Climate Change and its Severe Effects on Khulna’s Agriculture

September 4, 2022

Agriculture in Khulna has been severely affected by climate change, with the district experiencing little to no rain since last June.

Farmers, especially those who cultivate paddy, are in distress as they could not manage enough water to harvest their lands.

As a result, Aman paddy cultivation has been delayed by one and a half months in the district. 

Besides, due to the lack of rain, some 80,000 farmers of the district have gone through a decline in the production of paddy, vegetables and jute.

Earlier, the Department of Agricultural Extension had set a target to cultivate Aman paddy on 93,170 hectares of land during the monsoon season. 

However, due to the drought-like situation, farmers only managed to harvest paddy on 16,555 hectares of land in autumn - which is only 17% of the target.

Abu Hanif Moral, a farmer of the district’s Kharnia village, said he has to collect water in pitchers to irrigate his vegetable farm.

Over half of the agricultural land in Kharnia union is cultivated with Aman due to a lack of water to irrigate it, he added.

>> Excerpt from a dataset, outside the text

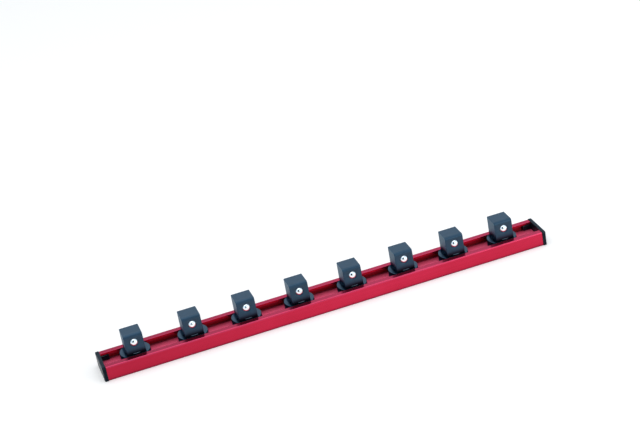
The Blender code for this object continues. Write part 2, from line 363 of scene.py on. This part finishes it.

He also mentioned that farmers of Tipna, Bamondia, and other villages are irrigating their lands with water from the Bhadra River.

However, this step will increase their cost of production.

Another farmer, Abdul Mobin, from Dumuria Sadar upazia said he has been working in the agricultural sector since he was a teenager.

He said that the district has never experienced rainfall this light.

Alam Sarder, a farmer from Paikgacha, said that even though there were no rainfalls reported in the district during the monsoon season, autumn did bring some relief.

But, that too was not sufficient enough to properly irrigate their lands. 

Sarder later said that the beels and haors in Khulna always overflowed during monsoon, but it did not happen this year.

In this regard, Paikgacha upazila Agriculture Officer Md Jahangir Alam said that due to the lack of desired rain, progress in Aman cultivation has been low.

The planting period has been extended, and so far 40% of Aman paddy has been cultivated. 

Farmers are seeing a rotting of jute produced on 450 acres of land in the tidal water of rivers, and elsewhere by digging holes in the soil.

He added that farmers were advised to seek the help of Palli Bidyut Samity for irrigation. 

Md Hafizur Rahman, deputy director of the Khulna unit Department of Agricultural Extension, said Aman paddy is being cultivated by extracting water from rivers in Phultala, Terokhada, Rupsha, Dumuria and other upazilas.

As the river water in Paikgacha and Koira upazilas is still salty, it cannot be used to cultivate lands.

Even though the seedbed is 100% completed, the production of Aman paddy will be significantly less.

Besides the lack of rain, farmers in Khulna still could not overcome the impact of various natural disasters, including cyclones Amphan and Yaas caused by climate change. 

As a result, Boro paddy did not receive a fair value this year.

Aush paddy is being cultivated on 3,630 hectares of land, while 1,316 hectares of land are being used for growing jute, 35 hectares for tomatoes, 273 hectares for watermelons, 295 hectares for beans, and 8,265 hectares for winter vegetables this year.

Sources also said that Khulna recorded 388.89mm of rain in June last year and 506mm in July. 

This year, some 94.36mm of rainfall was recorded in June, 91.27mm in July, and 161.19mm till August 23.

Mered Azad, from Khulna Meteorological Office, said 18 days have already gone in this season, and there is still no sign of rain.

He noted that Khulna goes through this situation every three to four years. The last time Khulna experienced such a drought-like situation was in 2019.

Azad later said it is likely to rain in two to three days in Khulna.